Chapitre 18

- C'est encore loin le sommet ?
- Tais-toi, pédale.
Jaurès de l'Avenue, in
L'Arrivée du Tour.


Au temps de Nicolas de Sarcotie, le mair de Pari, l'intrépide metteur en Seine Bertrans de la Noyée, s'était convaincu que tous les administrés devaient rouler à vélo.

Bertrans de la Noyée était le promoteur visionnaire de Pariplage, un astucieux système de bassines, de lampes à ultraviolets et de bains de pieds qui permettait de conserver le soleil à Pari au mois d'Août, quelle que fût la position de l'anticyclone des Açores, pour peu qu'on conservât ses lunettes spéciales à vision positive.

Le vélo, quant à lui, était une invention plus ancienne, un ingénieux véhicule à cuisses musculeuses, munies de deux roues, disposées l'une derrière l'autre.

Ainsi décrit, on comprend que le vélo était par nature instable.

Mais le génie des ingénieurs Europains avait été d'obtenir qu'il tienne en l'air par effet gyroscopique, en emportant un passager, de surcroît.

Des expériences sont actuellement tentées par des universitaires pour reconstruire et mettre en oeuvre des exemplaires de vélo d'après des plans d'époque, pour en comprendre le fonctionnement et évaluer leurs performances.

En attendant les résultats nouveaux espérés de ces expériences, on se base sur des récits de l'époque, qui nous donnent à penser que le vélo permettait de réaliser des vols planés de quelques dizaines de mètres, sans aucune aile ou hélice, particulièrement au niveau des carrefours à circulation dense.

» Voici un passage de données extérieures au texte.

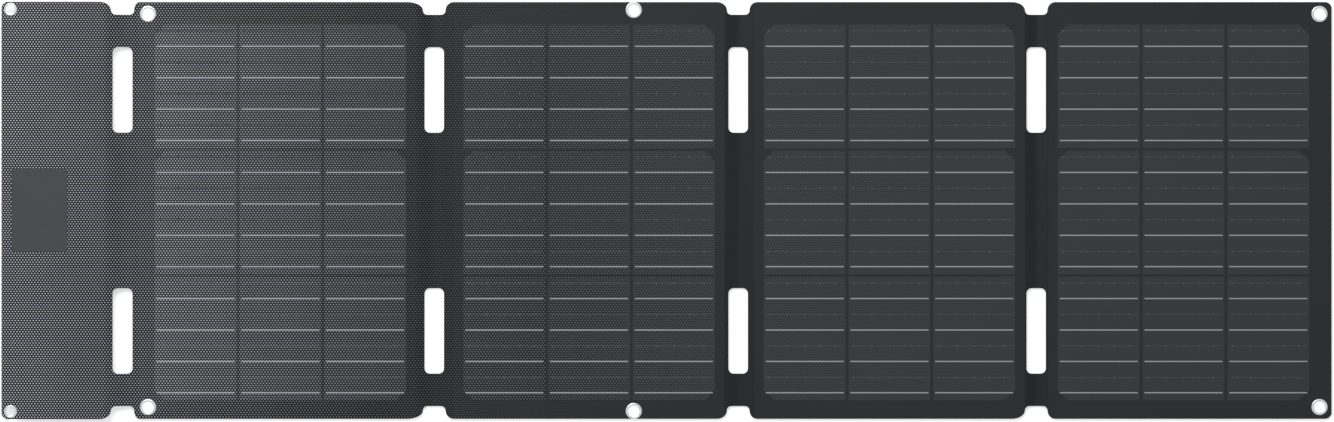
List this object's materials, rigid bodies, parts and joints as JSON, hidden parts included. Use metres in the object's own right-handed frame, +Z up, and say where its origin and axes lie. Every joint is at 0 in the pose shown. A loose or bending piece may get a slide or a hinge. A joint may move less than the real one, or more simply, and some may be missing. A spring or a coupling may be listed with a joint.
{
  "type": "folding solar blanket",
  "caption": "Flexible blanket of stiff solar panels that fold over each other as a roll, with lashing slots, eyelets and a controller flap.",
  "frame": {"origin": "on the surface that the blanket lies on, under the middle of its length and width", "axes": "+X along the length from the flap to the last panel, +Y across the width, +Z up, away from the cells' backs"},
  "size_m": [0.96, 0.3012, 0.0114],
  "materials": {
    "embossed_film": "clear embossed film over black, satin",
    "back_fabric": "coated woven polyester, matt",
    "stiffener_board": "glass-fibre laminate",
    "solar_cell": "dark silicon",
    "tinned_copper": "tinned",
    "eyelet_metal": "nickel plated",
    "patch_rubber": "smooth matt",
    "housing_plastic": "fine moulded grain",
    "circuit_laminate": "solder mask",
    "chip_plastic": "moulded",
    "inductor_ferrite": "sintered",
    "socket_steel": "plated",
    "screw_steel": "plated",
    "cover_rubber": "moulded"
  },
  "bodies": {
    "panel_1": {"first_eyelet_bottom": "eyelet_metal", "first_eyelet_top": "eyelet_metal", "panel_1_board": "stiffener_board", "panel_1_cells_bottom": "solar_cell", "panel_1_cells_middle": "solar_cell", "panel_1_cells_top": "solar_cell", "panel_1_fabric": "back_fabric", "panel_1_film": "embossed_film"},
    "flap": {"controller_board": "circuit_laminate", "controller_housing": "housing_plastic", "controller_lid": "housing_plastic", "converter_chip": "chip_plastic", "flap_board": "stiffener_board", "flap_eyelet_bottom": "eyelet_metal", "flap_eyelet_top": "eyelet_metal", "flap_fabric": "back_fabric", "flap_film": "embossed_film", "flap_fold_fabric": "back_fabric", "flap_fold_film": "embossed_film", "flap_fold_ribbon": "tinned_copper", "flap_patch": "patch_rubber", "housing_screw_1": "screw_steel", "housing_screw_2": "screw_steel", "housing_screw_3": "screw_steel", "housing_screw_4": "screw_steel", "power_inductor": "inductor_ferrite", "usb_a_socket": "socket_steel", "usb_c_socket": "socket_steel"},
    "panel_2": {"fold_1_2_fabric": "back_fabric", "fold_1_2_film": "embossed_film", "fold_1_2_ribbon": "tinned_copper", "middle_eyelet_bottom": "eyelet_metal", "middle_eyelet_top": "eyelet_metal", "panel_2_board": "stiffener_board", "panel_2_cells_bottom": "solar_cell", "panel_2_cells_middle": "solar_cell", "panel_2_cells_top": "solar_cell", "panel_2_fabric": "back_fabric", "panel_2_film": "embossed_film"},
    "panel_3": {"fold_2_3_fabric": "back_fabric", "fold_2_3_film": "embossed_film", "fold_2_3_ribbon": "tinned_copper", "panel_3_board": "stiffener_board", "panel_3_cells_bottom": "solar_cell", "panel_3_cells_middle": "solar_cell", "panel_3_cells_top": "solar_cell", "panel_3_fabric": "back_fabric", "panel_3_film": "embossed_film"},
    "panel_4": {"fold_3_4_fabric": "back_fabric", "fold_3_4_film": "embossed_film", "fold_3_4_ribbon": "tinned_copper", "last_eyelet_bottom": "eyelet_metal", "last_eyelet_top": "eyelet_metal", "panel_4_board": "stiffener_board", "panel_4_cells_bottom": "solar_cell", "panel_4_cells_middle": "solar_cell", "panel_4_cells_top": "solar_cell", "panel_4_fabric": "back_fabric", "panel_4_film": "embossed_film"},
    "port_cover": {"port_cover": "cover_rubber"}
  },
  "joints": [
    {"name": "flap_fold", "type": "hinge", "parent": "panel_1", "child": "flap", "pos_m": [-0.3929, 0, 0.01748], "axis": [0, 1, 0], "range_deg": [0, 179.9], "deforming": ["flap_fold_fabric", "flap_fold_film", "flap_fold_ribbon"]},
    {"name": "fold_1_2", "type": "hinge", "parent": "panel_1", "child": "panel_2", "pos_m": [-0.1681, 0, 0.0106], "axis": [0, -1, 0], "range_deg": [0, 179.9], "deforming": ["fold_1_2_fabric", "fold_1_2_film", "fold_1_2_ribbon"]},
    {"name": "fold_2_3", "type": "hinge", "parent": "panel_2", "child": "panel_3", "pos_m": [0.0514, 0, 0.0076], "axis": [0, -1, 0], "range_deg": [0, 179.9], "deforming": ["fold_2_3_fabric", "fold_2_3_film", "fold_2_3_ribbon"]},
    {"name": "fold_3_4", "type": "hinge", "parent": "panel_3", "child": "panel_4", "pos_m": [0.2666, 0, 0.0046], "axis": [0, -1, 0], "range_deg": [0, 179.9], "deforming": ["fold_3_4_fabric", "fold_3_4_film", "fold_3_4_ribbon"]},
    {"name": "port_cover_hinge", "type": "hinge", "parent": "flap", "child": "port_cover", "pos_m": [-0.47485, 0, 0.001], "axis": [0, -1, 0], "range_deg": [0, 90]}
  ]
}
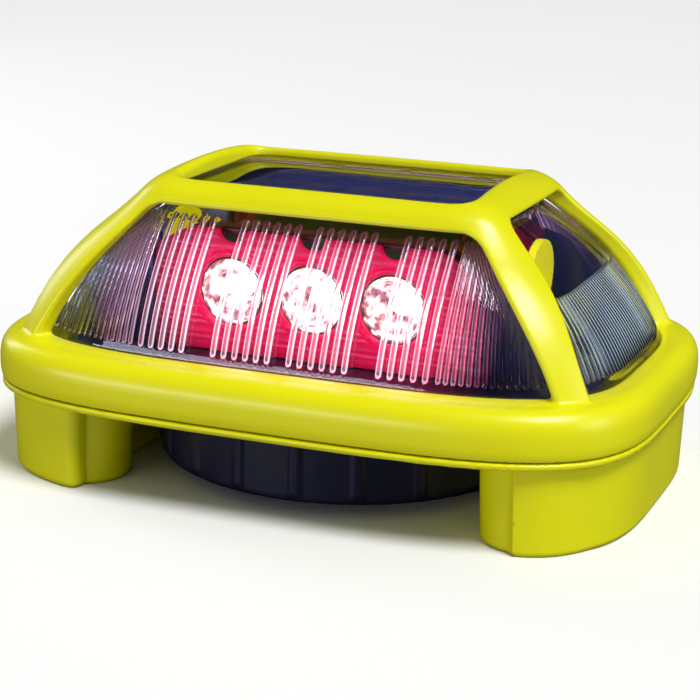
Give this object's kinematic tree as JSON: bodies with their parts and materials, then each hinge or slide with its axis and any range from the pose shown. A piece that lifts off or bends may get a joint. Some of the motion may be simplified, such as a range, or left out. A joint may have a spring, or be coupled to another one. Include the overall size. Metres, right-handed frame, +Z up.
{
  "type": "barricade warning light",
  "caption": "Low solar warning light for a road barricade: yellow guard cage and legs round a ribbed clear lens, red reflector with lamps behind it, screwed battery cap below.",
  "frame": {"origin": "centre of the plan at the height of the four leg feet", "axes": "+X along the long side, to the right seen from the front lamps; +Y towards the back lamps; +Z up through the solar panel"},
  "size_m": [0.16, 0.1126, 0.0728],
  "materials": {
    "yellow_guard_plastic": "glossy moulded",
    "clear_lens": "clear moulded polycarbonate",
    "black_plastic": "satin moulded",
    "black_rubber": "matt",
    "red_reflector": "glossy moulded",
    "solar_cell": "dark cells under clear resin",
    "circuit_board": "solder mask",
    "led_package": "moulded",
    "steel": "zinc plated",
    "nickel": "nickel plated",
    "cell_sleeve": "printed sleeve without marks",
    "wire_sleeve": "insulated wire"
  },
  "bodies": {
    "root": {"base_tray": "yellow_guard_plastic", "battery_cell_1": "cell_sleeve", "battery_cell_2": "cell_sleeve", "battery_cell_3": "cell_sleeve", "battery_holder": "black_plastic", "battery_lead": "wire_sleeve", "button_bezel": "black_plastic", "case_screw_1": "steel", "case_screw_2": "steel", "case_screw_3": "steel", "case_screw_4": "steel", "chassis_plate": "black_plastic", "contact_plate_negative": "nickel", "contact_plate_positive": "nickel", "contact_spring_1": "nickel", "contact_spring_2": "nickel", "contact_spring_3": "nickel", "control_board": "circuit_board", "end_bracket_left": "yellow_guard_plastic", "end_bracket_right": "yellow_guard_plastic", "guard_cage": "yellow_guard_plastic", "led_back_1": "led_package", "led_back_2": "led_package", "led_back_3": "led_package", "led_board_back": "circuit_board", "led_board_front": "circuit_board", "led_front_1": "led_package", "led_front_2": "led_package", "led_front_3": "led_package", "led_optic_back_1": "clear_lens", "led_optic_back_2": "clear_lens", "led_optic_back_3": "clear_lens", "led_optic_front_1": "clear_lens", "led_optic_front_2": "clear_lens", "led_optic_front_3": "clear_lens", "lens": "clear_lens", "lens_gasket": "black_rubber", "reflector_housing_back": "red_reflector", "reflector_housing_front": "red_reflector", "solar_lead": "wire_sleeve", "solar_panel": "solar_cell", "switch_body": "black_plastic"},
    "cap_travel": {"cap_seal_ring": "black_rubber"},
    "cap": {"battery_cap": "black_plastic"},
    "button": {"power_button": "black_rubber"}
  },
  "joints": [
    {"name": "cap_lift", "type": "slide", "parent": "root", "child": "cap_travel", "axis": [0, 0, -1], "range_m": [0, 0.0113]},
    {"name": "cap_turn", "type": "hinge", "parent": "cap_travel", "child": "cap", "pos_m": [0, 0, 0.0034], "axis": [0, 0, -1], "range_deg": [0, 900]},
    {"name": "button_press", "type": "slide", "parent": "root", "child": "button", "axis": [0, 0, 1], "range_m": [0, 0.0015], "stiffness_N_per_m": 400}
  ],
  "couplings": [
    {"joint": "cap_lift", "follows": "cap_turn", "m_per_rad": 0.0007162}
  ]
}
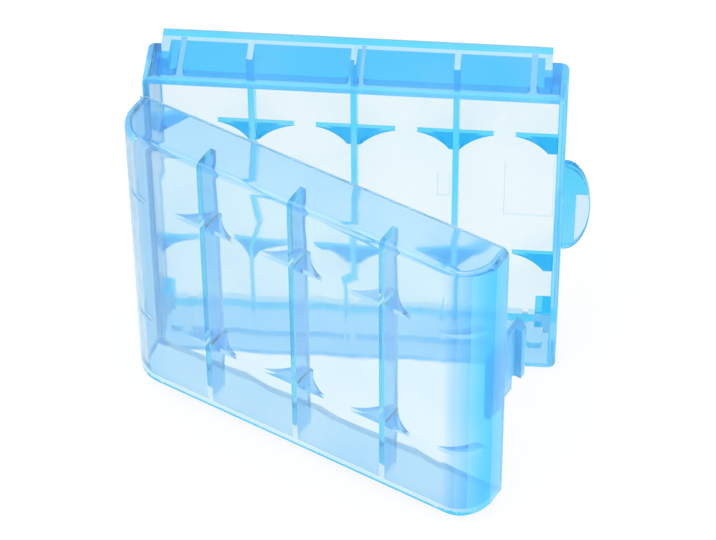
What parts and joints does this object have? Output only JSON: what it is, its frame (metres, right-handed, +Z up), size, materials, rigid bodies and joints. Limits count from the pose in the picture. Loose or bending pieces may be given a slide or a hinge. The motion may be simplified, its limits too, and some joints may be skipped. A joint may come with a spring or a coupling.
{
  "type": "battery storage box",
  "caption": "Clear blue clamshell box that stores round cells side by side in cradled bays, hinged at one end and held shut by a snap hook in a window.",
  "frame": {"origin": "centre of the flat long side that the rear half stands on, on the surface it stands on", "axes": "+X from the hinge to the latch, +Y from the open side to the closed back of the rear half, +Z up"},
  "size_m": [0.0744, 0.0497, 0.0624],
  "materials": {
    "case": "translucent, lightly glossy"
  },
  "bodies": {
    "rear": {"rear_shell": "case", "hinge_web": "case", "thumb_tab": "case"},
    "front": {"front_shell": "case"},
    "hook": {"snap_hook": "case"}
  },
  "joints": [
    {"name": "front_hinge", "type": "hinge", "parent": "rear", "child": "front", "pos_m": [-0.03402, -0.00435, 0.0312], "axis": [0, 0, -1], "range_deg": [-26.8, 153.2]},
    {"name": "hook_flex", "type": "hinge", "parent": "front", "child": "hook", "pos_m": [0.02391, -0.03692, 0.02945], "axis": [0, 0, 1], "range_deg": [0, 10], "stiffness_Nm_per_rad": 0.3}
  ]
}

Il faut s'imaginer le Pari de l'époque, beaucoup plus dégagé et aéré que ce que nous connaissons, avec ses habitants décollant avec grâce à chaque carrefour comme une volée de colombes.

De nos jours, on ne parvient à obtenir cet effet qu'au moyen de pastilles anti-gravité, malcommodes et inélégantes, ce qui devrait nous rendre modestes quand nous portons des jugements condescendants sur la technologie de cette époque.

Malgré tous ses avantages, le vélo avait quelques menus inconvénients, qui n'avaient pas manqué de lui attirer les foudres de quelques grincheux aux jambes courtes, mais au bras long.

Pas de Nicolas de Sarcotie lui-même, en tous cas, qui, outre le jogging (conseil des ministres cursif) dans le bois de Boulogne, était connu pour ses longues ballades à vélo dans le bois de Boulogne, avec des garçons chaleureux transpirants conduits par le journaliste serviable Michel de Druquère.

En fait, rien de ce qui était dans le bois de Boulogne, aucun de ses habitants ou de ses habitués n'était étranger à Nicolas de Sarcotie.

Le bois de Boulogne était sa passion.

Et il aimait beaucoup le vélo.

Ceux qui en revanche détestaient cette merveilleuse machine lui reprochaient mesquinement de ne pas protéger de la pluie (les villes n'avaient pas de bouclier de régulation météorologique), d'être malcommode à garer, et surtout d'être facile à voler - les sots, ils ne se rendaient pas compte que c'était son principal avantage, qui leur offrait la possibilité de partager les sensations des oiseaux.

Bertrans de la Noyée avait décidé d'imposer le bon sens à toute la cité en proposant des vélos à chaque coin de rue à tous les passants qui avaient besoin de voler pour se déplacer, ainsi qu'à ceux qui n'en avaient absolument pas besoin.

Pour parvenir à cette fin, il avait passé un accord avec Jean-Claude de Caux, un célèbre fabricant de bribus, un autre ingénieux dispositif qui permettait de survivre bien coiffé dans un monde plein de bus.

Jean-Claude de Caux et Bertrans de la Noyée estimaient qu'il était possible d'obtenir de même résultat, en remplaçant les bus par des vélos, pour faire un monde plein de vélos.

Certains remarquaient qu'il existait déjà un monde plein de vélos, dans la république du China, mais que ses habitants ayant pris goût aux véhicules à huile de pétrole et aux bus préféraient en définitive un monde plein de bus.

Bertrans de la Noyée répliquait avec à propos que lorsque le China s'éveillerait, Europe s'endormirait, à cause du décalage horaire, alors, qu'est-ce que vous répondez à ça ?

Il se faisait fort de favoriser ce sommeil, en mettant en place des rituels d'endormissement.

Ainsi, pendant tout un été, Pari se couvrit de trous verts et blancs, alors que des ouvriers construisaient les brivélos qui allaient bientôt faire la réputation de la ville.